Work to complete — Return only the lines between the line holding "left_frame();" and the line holding "depsgraph = bpy.context.evaluated_depsgraph_get()", the two boundary lines included, exactly as they appear.

[BEGIN Information shown]

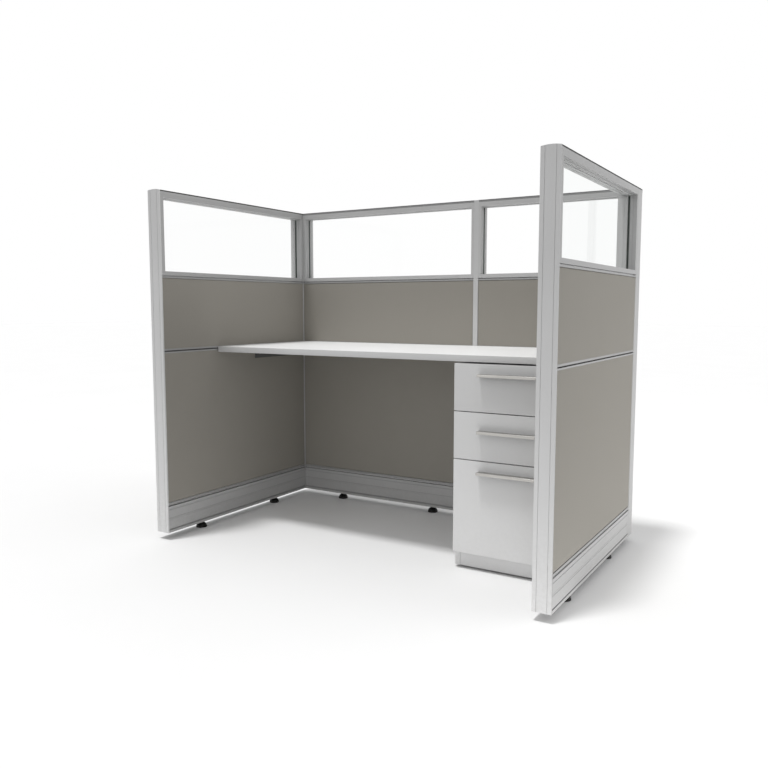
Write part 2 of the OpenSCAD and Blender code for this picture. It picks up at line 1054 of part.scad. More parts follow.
module levelling_feet() {
    color("black") {
        each_glide()
            panel_foot();
        for (x = [board_thickness / 2, pedestal_width - board_thickness / 2])
            for (y = [pedestal_foot_inset, pedestal_depth - pedestal_foot_inset])
                translate([pedestal_left + x, case_front_y + y, 0])
                    cylinder(h = pedestal_foot_height, r = pedestal_foot_radius);
    }
}
module levelling_stems() {
    color("gray")
        each_glide()
            panel_stem();
}

// Worksurface: a laminated board with a band round its front edge and its ends
module worksurface_outline(inset) {
    translate([-worksurface_size[0] / 2 + inset, worksurface_front_y + inset])
        front_rounded_rectangle(
            [worksurface_size[0] - 2 * inset, worksurface_size[1] - inset],
            worksurface_corner_radius - inset
        );
}
module worksurface() {
    color("white")
        difference() {
            translate([0, 0, worksurface_bottom])
                linear_extrude(worksurface_thickness)
                    worksurface_outline(edge_band_thickness);
            each_bracket_screw()
                screw_hole(support_thickness + board_screw_bite + overrun);
            each_pedestal_screw()
                screw_hole(board_thickness + spacer_height + board_screw_bite + overrun);
        }
}
module worksurface_edge_band() {
    color("lightgray")
        translate([0, 0, worksurface_bottom])
            linear_extrude(worksurface_thickness)
                difference() {
                    worksurface_outline(0);
                    worksurface_outline(edge_band_thickness);
                }
}

// Steel angles on the panels and spacers on the pedestal that carry the worksurface
module support_angle(middle, length) {
    translate([middle - length / 2, -panel_face - support_leg, worksurface_bottom - support_leg])
        extrude_along_x(length) {
            translate([support_leg - support_thickness, 0])
                square([support_thickness, support_leg]);
            translate([0, support_leg - support_thickness])
                square([support_leg, support_thickness]);
        }
}
module panel_supports(places, middles, length) {
    difference() {
        for (middle = middles)
            support_angle(middle, length);
        each_rail_screw(places)
            screw_hole(support_thickness + overrun);
        each_board_screw(places)
            screw_hole(support_thickness + overrun);
    }
}
module back_supports(shares, length) {
    places = share_places(shares, length);
    panel_supports(places, places, back_support_length);
}
module worksurface_supports() {
    color("dimgray") {
        at_left_panel()
            panel_supports(side_screw_places(), [side_support_start() + side_support_length / 2],
                side_support_length);
        at_back_wide_panel()
            back_supports(back_wide_support_shares, back_wide_length);
        at_back_narrow_panel()
            back_supports(back_narrow_support_shares, back_narrow_length);
        each_pedestal_screw()
            translate([0, 0, board_thickness])
                difference() {
                    cylinder(h = spacer_height, r = spacer_radius);
                    screw_hole(spacer_height + overrun);
                }
    }
}

// Bolts between frames and posts, and the screws of the worksurface
module rail_screws(places) {
    each_rail_screw(places)
        screw(support_thickness + tile_depth + rail_screw_bite);
}
module assembly_fasteners() {
    corner_grip = upright_width + post_wall;
    color("gray") {
        at_left_panel()
            each_side_bolt()
                connector_bolt(corner_grip);
        at_right_panel()
            each_side_bolt()
                connector_bolt(corner_grip);
        at_back_wide_panel()
            each_corner_bolt(upright_width)
                connector_bolt(corner_grip);
        at_back_narrow_panel()
            translate([back_narrow_length, 0, 0])
                mirror([1, 0, 0])
                    each_corner_bolt(upright_width)
                        connector_bolt(corner_grip);
        at_joint()
            each_joint_bolt()
                connector_bolt(2 * upright_width + joint_width);
        at_left_panel()
            rail_screws(side_screw_places());
        at_back_wide_panel()
            rail_screws(share_places(back_wide_support_shares, back_wide_length));
        at_back_narrow_panel()
            rail_screws(share_places(back_narrow_support_shares, back_narrow_length));
        each_bracket_screw()
            screw(support_thickness + board_screw_bite);
        each_pedestal_screw()
            screw(board_thickness + spacer_height + board_screw_bite);
    }
}

// Pedestal case: two sides, a top, a bottom and a back
module pedestal_case() {
    inner_left = board_thickness + joint_fit;
    inner_width = case_inner_width - 2 * joint_fit;
    side_height = pedestal_top - pedestal_foot_height;
    bottom_start = kick_recess + board_thickness + joint_fit;
    board_end = pedestal_depth - case_back_thickness - joint_fit;
    color("whitesmoke")
        translate([pedestal_left, case_front_y, 0]) {
            for (x = [0, pedestal_width - board_thickness])
                translate([x, 0, pedestal_foot_height])
                    cube([board_thickness, pedestal_depth, side_height]);
            difference() {
                translate([inner_left, 0, pedestal_top - board_thickness])
                    cube([inner_width, board_end, board_thickness]);
                translate([-pedestal_left, -case_front_y, 0])
                    each_pedestal_screw()
                        screw_hole(board_thickness + overrun);
            }
            translate([inner_left, bottom_start, pedestal_base_top - board_thickness])
                cube([inner_width, board_end - bottom_start, board_thickness]);
            translate([inner_left, pedestal_depth - case_back_thickness, pedestal_foot_height])
                cube([inner_width, case_back_thickness, side_height]);
        }
}
module pedestal_kick() {
    color("lightgray")
        translate([
            pedestal_left + board_thickness + joint_fit,
            case_front_y + kick_recess,
            pedestal_foot_height
        ])
            cube([case_inner_width - 2 * joint_fit, board_thickness, pedestal_base_height]);
}

// Drawer slides: three nested steel channels on each side of a drawer
function box_height(front_height) = front_height - box_top_drop - box_bottom_rise;
function slide_middle(front_bottom, front_height) =
    front_bottom + front_height - box_top_drop - slide_drop;
module on_both_case_sides(front_bottom, front_height) {
    translate([pedestal_left + pedestal_width / 2, case_front_y + slide_setback,
        slide_middle(front_bottom, front_height)])
        for (side = [0, 1])
            mirror([side, 0, 0])
                translate([-case_inner_width / 2, 0, 0])
                    extrude_along_y(slide_length)
                        children();
}
module channel(web_start, lip_end, height) {
    translate([web_start, -height / 2])
        square([slide_sheet, height]);
    for (z = [-height / 2, height / 2 - slide_sheet])
        translate([web_start, z])
            square([lip_end - web_start, slide_sheet]);
}
module case_member_pair(front_bottom, front_height) {
    on_both_case_sides(front_bottom, front_height)
        channel(0, case_member_depth, slide_height);
}
module middle_member_pair(front_bottom, front_height) {
    on_both_case_sides(front_bottom, front_height)
        channel(middle_member_start, middle_member_end, middle_member_height);
}
module drawer_member_pair(front_bottom, front_height) {
    on_both_case_sides(front_bottom, front_height)
        translate([drawer_member_start + slide_space, 0])
            mirror([1, 0])
                channel(drawer_member_start, slide_space, drawer_member_height);
}
module slide_case_members() {
    color("lightsteelblue") {
        case_member_pair(top_front_bottom, box_front_height);
        case_member_pair(middle_front_bottom, box_front_height);
        case_member_pair(pedestal_base_top, file_front_height);
    }
}
module top_slide_middle_members() {
    color("lightsteelblue")
        middle_member_pair(top_front_bottom, box_front_height);
}
module middle_slide_middle_members() {
    color("lightsteelblue")
        middle_member_pair(middle_front_bottom, box_front_height);
}
module file_slide_middle_members() {
    color("lightsteelblue")
        middle_member_pair(pedestal_base_top, file_front_height);
}
module top_drawer_slide_members() {
    color("lightsteelblue")
        drawer_member_pair(top_front_bottom, box_front_height);
}
module middle_drawer_slide_members() {
    color("lightsteelblue")
        drawer_member_pair(middle_front_bottom, box_front_height);
}
module file_drawer_slide_members() {
    color("lightsteelblue")
        drawer_member_pair(pedestal_base_top, file_front_height);
}

// Drawer fronts: full overlay boards, drilled for the studs of their pulls
module drawer_front(front_bottom, front_height, pull_drop) {
    difference() {
        translate([pedestal_left, pedestal_front_y, front_bottom])
            linear_extrude(front_height)
                front_rounded_rectangle([pedestal_width, board_thickness], front_edge_radius);
        at_pull_studs(front_bottom + front_height - pull_drop)
            translate([0, -overrun, 0])
                rotate([-90, 0, 0])
                    cylinder(
                        h = pull_stud_depth + overrun + joint_fit,
                        r = pull_stud_radius + pull_stud_clearance
                    );
    }
}
module at_pull_studs(height) {
    for (side = [-1, 1])
        translate([
            pedestal_left + pedestal_width / 2 + side * pull_stud_spacing / 2,
            pedestal_front_y,
            height
        ])
            children();
}
module top_drawer_front() {
    color("whitesmoke")
        drawer_front(top_front_bottom, box_front_height, top_pull_drop);
}
module middle_drawer_front() {
    color("whitesmoke")
        drawer_front(middle_front_bottom, box_front_height, middle_pull_drop);
}
module file_drawer_front() {
    color("whitesmoke")
        drawer_front(pedestal_base_top, file_front_height, file_pull_drop);
}

// Drawer boxes: four boards round a bottom panel
module drawer_box(front_bottom, front_height) {
    height = box_height(front_height);
    inner_width = drawer_width - 2 * drawer_side - 2 * joint_fit;
    inner_left = drawer_side + joint_fit;
    translate([drawer_left, pedestal_front_y + board_thickness, front_bottom + box_bottom_rise]) {
        for (x = [0, drawer_width - drawer_side])
            translate([x, 0, 0])
                cube([drawer_side, drawer_length, height]);
        for (y = [0, drawer_length - drawer_side])
            translate([inner_left, y, 0])
                cube([inner_width, drawer_side, height]);
        translate([inner_left, drawer_side + joint_fit, drawer_bottom_rise])
            cube([
                inner_width,
                drawer_length - 2 * drawer_side - 2 * joint_fit,
                drawer_bottom_thickness
            ]);
    }
}
module file_rails() {
    rail_bottom = pedestal_base_top + box_bottom_rise + box_height(file_front_height)
        + file_rail_stand - file_rail_height;
    rail_inset = drawer_side + joint_fit;
    for (x = [rail_inset, drawer_width - rail_inset - file_rail_thickness])
        translate([
            drawer_left + x,
            pedestal_front_y + board_thickness + rail_inset,
            rail_bottom
        ])
            cube([file_rail_thickness, drawer_length - 2 * rail_inset, file_rail_height]);
}
module top_drawer_box() {
    color("gainsboro")
        drawer_box(top_front_bottom, box_front_height);
}
module middle_drawer_box() {
    color("gainsboro")
        drawer_box(middle_front_bottom, box_front_height);
}
module file_drawer_box() {
    color("gainsboro") {
        drawer_box(pedestal_base_top, file_front_height);
        file_rails();
    }
}

// Drawer pulls: a ledge with a lip in front and a flange behind, whose studs go into the front,
// so that the fingers reach up into the channel between the two
module pull_section() {
    difference() {
        rounded_rectangle([pull_reach, pull_height], pull_edge_radius);
        translate([pull_wall, -overrun])
            square([pull_reach - 2 * pull_wall, pull_height - pull_wall + overrun]);
    }
}
module drawer_pull(height) {
    translate([
        pedestal_left + pedestal_width / 2 - pull_length / 2,
        pedestal_front_y - pull_reach,
        height - pull_height / 2
    ])
        extrude_along_x(pull_length)
            pull_section();
    at_pull_studs(height)
        rotate([-90, 0, 0])
            translate([0, 0, -pull_wall / 2])
                cylinder(h = pull_stud_depth + pull_wall / 2, r = pull_stud_radius);
}
module top_drawer_pull() {
    color("tan")
        drawer_pull(pedestal_top - top_pull_drop);
}
module middle_drawer_pull() {
    color("tan")
        drawer_pull(middle_front_bottom + box_front_height - middle_pull_drop);
}
module file_drawer_pull() {
    color("tan")
        drawer_pull(middle_front_bottom - front_gap - file_pull_drop);
}

left_frame();
back_wide_frame();
back_narrow_frame();
right_frame();
left_glazing_frame();
back_wide_glazing_frame();
back_narrow_glazing_frame();
right_glazing_frame();
left_glass();
back_wide_glass();
back_narrow_glass();
right_glass();
left_top_cap();
back_wide_top_cap();
back_narrow_top_cap();
right_top_cap();
left_inner_tiles();
back_wide_inner_tiles();
back_narrow_inner_tiles();
right_inner_tiles();
left_outer_tiles();
back_wide_outer_tiles();
back_narrow_outer_tiles();
right_outer_tiles();
left_base_covers();
back_wide_base_covers();
back_narrow_base_covers();
right_base_covers();
glazing_gaskets();
tile_edge_trims();
left_corner_post();
right_corner_post();
corner_post_caps();
left_end_trim();
right_end_trim();
inline_joint_post();
levelling_feet();
levelling_stems();
worksurface();
worksurface_edge_band();
worksurface_supports();
assembly_fasteners();
pedestal_case();
pedestal_kick();
slide_case_members();
top_slide_middle_members();
middle_slide_middle_members();
file_slide_middle_members();
top_drawer_front();
middle_drawer_front();
file_drawer_front();
top_drawer_box();
middle_drawer_box();
file_drawer_box();
top_drawer_pull();
middle_drawer_pull();
file_drawer_pull();
top_drawer_slide_members();
middle_drawer_slide_members();
file_drawer_slide_members();
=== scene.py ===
import math

import bmesh
import bpy
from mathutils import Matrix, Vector


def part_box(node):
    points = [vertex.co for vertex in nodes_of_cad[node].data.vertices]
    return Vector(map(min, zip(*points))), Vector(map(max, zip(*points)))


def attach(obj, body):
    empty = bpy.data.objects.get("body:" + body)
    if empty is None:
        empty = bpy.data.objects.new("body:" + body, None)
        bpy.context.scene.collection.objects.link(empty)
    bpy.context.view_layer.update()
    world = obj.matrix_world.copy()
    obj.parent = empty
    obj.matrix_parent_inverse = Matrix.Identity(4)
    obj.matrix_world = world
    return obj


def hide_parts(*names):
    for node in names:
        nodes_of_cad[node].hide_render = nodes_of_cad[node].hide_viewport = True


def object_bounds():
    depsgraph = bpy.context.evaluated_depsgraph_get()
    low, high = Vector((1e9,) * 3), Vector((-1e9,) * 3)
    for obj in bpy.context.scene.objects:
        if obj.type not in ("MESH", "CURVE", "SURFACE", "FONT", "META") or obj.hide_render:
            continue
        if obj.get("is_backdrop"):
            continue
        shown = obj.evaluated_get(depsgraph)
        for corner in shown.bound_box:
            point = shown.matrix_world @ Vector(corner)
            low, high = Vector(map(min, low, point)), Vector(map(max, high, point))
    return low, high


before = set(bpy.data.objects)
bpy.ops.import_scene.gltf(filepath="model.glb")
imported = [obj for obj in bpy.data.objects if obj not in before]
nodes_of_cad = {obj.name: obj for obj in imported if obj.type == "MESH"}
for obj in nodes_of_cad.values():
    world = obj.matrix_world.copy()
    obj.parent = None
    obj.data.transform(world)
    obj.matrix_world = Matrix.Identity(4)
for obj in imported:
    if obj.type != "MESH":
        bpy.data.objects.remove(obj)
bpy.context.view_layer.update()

# Levelling glides: domed feet of black glass-filled nylon under the panels, and plain studs under the
# pedestal, moulded with a fine spark grain. Each dome turns on a zinc-plated threaded stem with a lock
# nut, which screws up into the bottom rail, so that the run of panels can be brought level.


def start_finish(name):
    """A new material with its node tree, its shader and its object's own coordinates."""
    material = bpy.data.materials.new(name)
    material.use_nodes = True
    tree = material.node_tree
    shader = tree.nodes["Principled BSDF"]
    place = tree.nodes.new("ShaderNodeTexCoord").outputs["Object"]
    return material, tree, shader, place


def group_tree(name, inputs, outputs):
    """An empty node group with these sockets, and its two end nodes."""
    group = bpy.data.node_groups.new(name, "ShaderNodeTree")
    for label, kind in inputs:
        group.interface.new_socket(label, in_out="INPUT", socket_type="NodeSocket" + kind)
    for label, kind in outputs:
        group.interface.new_socket(label, in_out="OUTPUT", socket_type="NodeSocket" + kind)
    return group, group.nodes.new("NodeGroupInput"), group.nodes.new("NodeGroupOutput")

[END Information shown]

Exercise answer —
left_frame();
back_wide_frame();
back_narrow_frame();
right_frame();
left_glazing_frame();
back_wide_glazing_frame();
back_narrow_glazing_frame();
right_glazing_frame();
left_glass();
back_wide_glass();
back_narrow_glass();
right_glass();
left_top_cap();
back_wide_top_cap();
back_narrow_top_cap();
right_top_cap();
left_inner_tiles();
back_wide_inner_tiles();
back_narrow_inner_tiles();
right_inner_tiles();
left_outer_tiles();
back_wide_outer_tiles();
back_narrow_outer_tiles();
right_outer_tiles();
left_base_covers();
back_wide_base_covers();
back_narrow_base_covers();
right_base_covers();
glazing_gaskets();
tile_edge_trims();
left_corner_post();
right_corner_post();
corner_post_caps();
left_end_trim();
right_end_trim();
inline_joint_post();
levelling_feet();
levelling_stems();
worksurface();
worksurface_edge_band();
worksurface_supports();
assembly_fasteners();
pedestal_case();
pedestal_kick();
slide_case_members();
top_slide_middle_members();
middle_slide_middle_members();
file_slide_middle_members();
top_drawer_front();
middle_drawer_front();
file_drawer_front();
top_drawer_box();
middle_drawer_box();
file_drawer_box();
top_drawer_pull();
middle_drawer_pull();
file_drawer_pull();
top_drawer_slide_members();
middle_drawer_slide_members();
file_drawer_slide_members();
=== scene.py ===
import math

import bmesh
import bpy
from mathutils import Matrix, Vector


def part_box(node):
    points = [vertex.co for vertex in nodes_of_cad[node].data.vertices]
    return Vector(map(min, zip(*points))), Vector(map(max, zip(*points)))


def attach(obj, body):
    empty = bpy.data.objects.get("body:" + body)
    if empty is None:
        empty = bpy.data.objects.new("body:" + body, None)
        bpy.context.scene.collection.objects.link(empty)
    bpy.context.view_layer.update()
    world = obj.matrix_world.copy()
    obj.parent = empty
    obj.matrix_parent_inverse = Matrix.Identity(4)
    obj.matrix_world = world
    return obj


def hide_parts(*names):
    for node in names:
        nodes_of_cad[node].hide_render = nodes_of_cad[node].hide_viewport = True


def object_bounds():
    depsgraph = bpy.context.evaluated_depsgraph_get()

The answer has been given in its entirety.